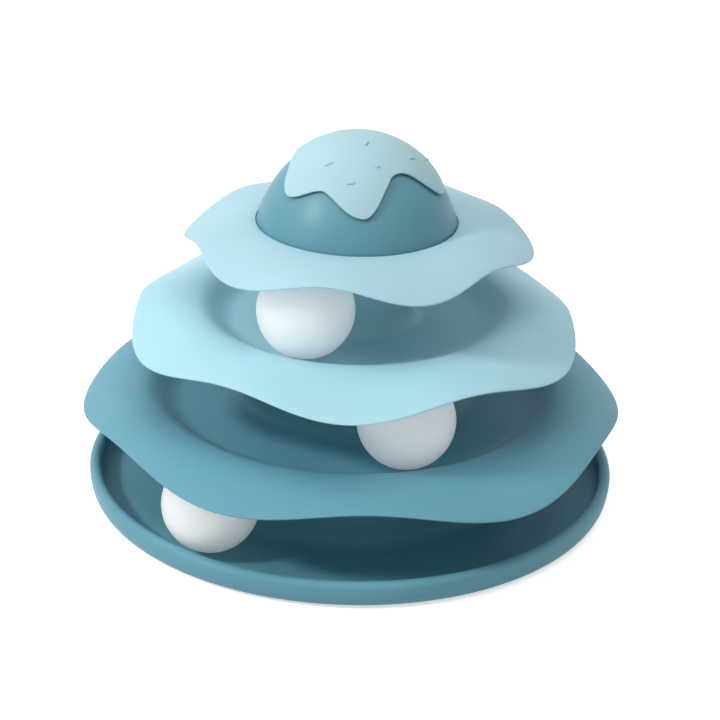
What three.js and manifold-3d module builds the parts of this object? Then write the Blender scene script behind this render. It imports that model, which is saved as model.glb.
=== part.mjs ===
// Cat play tower: a round base and three wavy trays stacked on keyed hubs, with a ball
// rolling in each of the three channels and a domed cap with dripping icing on top.
// Millimetres, +Z up. The origin is on the table, under the middle of the tower.

import * as THREE from 'three';
import { mergeVertices } from 'three/addons/utils/BufferGeometryUtils.js';
import Module from 'manifold-3d';

const wasm = await Module();
wasm.setup();

// Driving dimensions.

// Walls and fits of all the moulded pieces.
const wall = 1.8;
const fitGap = 0.3;

// The balls, each welded from two half shells that lap at the seam.
const ballRadius = 22;
const ballWall = 1.5;
const ballLap = 1.4;

// Where the balls run. From one level to the next the track steps in by a ball's radius and
// stepRun, and the floor steps up by a ball's diameter less nestDepth. So each bowl passes
// between the ball in it and the ball below.
const lowTrackRadius = 100;
const stepRun = 2;
const nestDepth = 3.25;

// Direction of each resting ball from the tower's axis, in degrees from +X.
const lowBallAngle = -128;
const middleBallAngle = -71.5;
const highBallAngle = -114.5;

// Hubs: the free run beside the ball at the floor, the draft of the walls and the collar
// that plugs into the tray above. The top tray has a closed boss instead, which keeps
// bossInset inside the hub below.
const hubRun = 3;
const hubDraft = 4.4;
const collarHeight = 8;
const bossInset = 10;
const topBossHeight = 10;

// Index keys that turn the trays to their places on the collars.
const keyCount = 3;
const keyWidth = 5;
const keyDepth = 1.6;
const keyHeight = 6.5;

// Base: how high its floor rides over the table, and its rolled rim.
const floorClearance = 1.7;
const rimRun = 1.38;
const rimRadius = 2.7;
const rimHeight = 13.2;
const rimFillet = 5;
const skirtClearance = 0.8;
const skirtTuck = 2.6;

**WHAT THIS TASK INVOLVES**
Only the lines from the opening of the material through the line with "import Module from 'manifold-3d';" should be echoed, exactly as written.

**FULL RESPONSE**
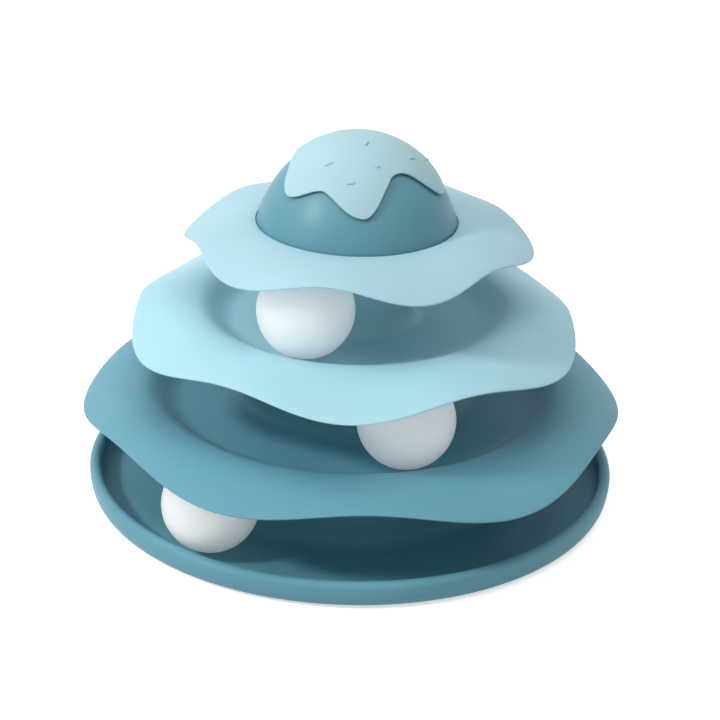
What three.js and manifold-3d module builds the parts of this object? Then write the Blender scene script behind this render. It imports that model, which is saved as model.glb.
=== part.mjs ===
// Cat play tower: a round base and three wavy trays stacked on keyed hubs, with a ball
// rolling in each of the three channels and a domed cap with dripping icing on top.
// Millimetres, +Z up. The origin is on the table, under the middle of the tower.

import * as THREE from 'three';
import { mergeVertices } from 'three/addons/utils/BufferGeometryUtils.js';
import Module from 'manifold-3d';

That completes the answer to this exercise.